# Task
Keep only the lines from the top of the listing through the one with "return points.reshape(-1, 3).astype(float)", and reproduce them unaltered.

= = = =

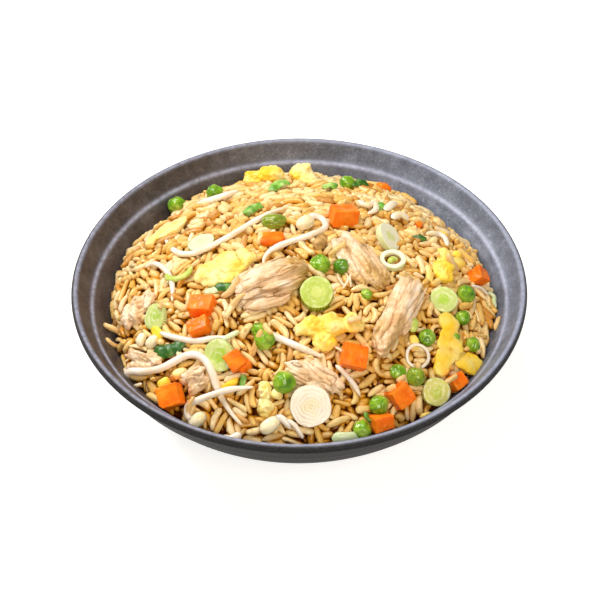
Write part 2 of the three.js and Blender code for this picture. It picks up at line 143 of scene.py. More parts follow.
def pieceFromArrays(name, points, faceSets, attributes={}):  # points in millimetres
    mesh = bpy.data.meshes.new(name)
    corners = np.concatenate([faces.ravel() for faces in faceSets]).astype(np.int32)
    counts = np.concatenate([np.full(len(faces), faces.shape[1]) for faces in faceSets])
    mesh.vertices.add(len(points))
    mesh.vertices.foreach_set("co", (np.asarray(points) * mm).astype(np.float32).ravel())
    mesh.loops.add(len(corners))
    mesh.loops.foreach_set("vertex_index", corners)
    mesh.polygons.add(len(counts))
    mesh.polygons.foreach_set("loop_start", np.concatenate([[0], np.cumsum(counts)[:-1]]).astype(np.int32))
    mesh.polygons.foreach_set("use_smooth", np.ones(len(counts), bool))
    mesh.update(calc_edges=True)
    piece = bpy.data.objects.new(name, mesh)
    bpy.context.scene.collection.objects.link(piece)
    for key, values in attributes.items():
        setAttribute(piece, key, values)
    return piece


def pointsOf(piece):  # in millimetres
    points = np.empty(len(piece.data.vertices) * 3, np.float32)
    piece.data.vertices.foreach_get("co", points)
    return points.reshape(-1, 3).astype(float) / mm


def normalsOf(piece):
    normals = np.empty(len(piece.data.vertices) * 3, np.float32)
    piece.data.vertices.foreach_get("normal", normals)
    return normals.reshape(-1, 3).astype(float)


def setPoints(piece, points):
    piece.data.vertices.foreach_set("co", (points * mm).astype(np.float32).ravel())
    piece.data.update()


def setAttribute(piece, name, values):
    layer = piece.data.attributes.get(name) or piece.data.attributes.new(name, "FLOAT", "POINT")
    layer.data.foreach_set("value", np.asarray(values, np.float32))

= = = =

# Written reply
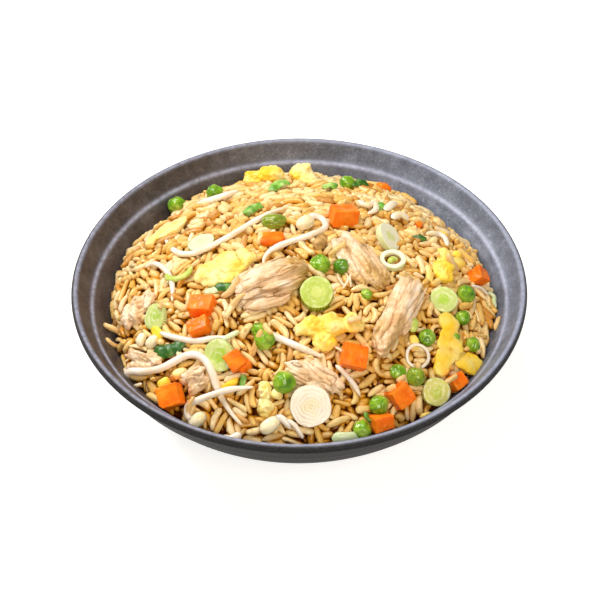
Write part 2 of the three.js and Blender code for this picture. It picks up at line 143 of scene.py. More parts follow.
def pieceFromArrays(name, points, faceSets, attributes={}):  # points in millimetres
    mesh = bpy.data.meshes.new(name)
    corners = np.concatenate([faces.ravel() for faces in faceSets]).astype(np.int32)
    counts = np.concatenate([np.full(len(faces), faces.shape[1]) for faces in faceSets])
    mesh.vertices.add(len(points))
    mesh.vertices.foreach_set("co", (np.asarray(points) * mm).astype(np.float32).ravel())
    mesh.loops.add(len(corners))
    mesh.loops.foreach_set("vertex_index", corners)
    mesh.polygons.add(len(counts))
    mesh.polygons.foreach_set("loop_start", np.concatenate([[0], np.cumsum(counts)[:-1]]).astype(np.int32))
    mesh.polygons.foreach_set("use_smooth", np.ones(len(counts), bool))
    mesh.update(calc_edges=True)
    piece = bpy.data.objects.new(name, mesh)
    bpy.context.scene.collection.objects.link(piece)
    for key, values in attributes.items():
        setAttribute(piece, key, values)
    return piece


def pointsOf(piece):  # in millimetres
    points = np.empty(len(piece.data.vertices) * 3, np.float32)
    piece.data.vertices.foreach_get("co", points)
    return points.reshape(-1, 3).astype(float) / mm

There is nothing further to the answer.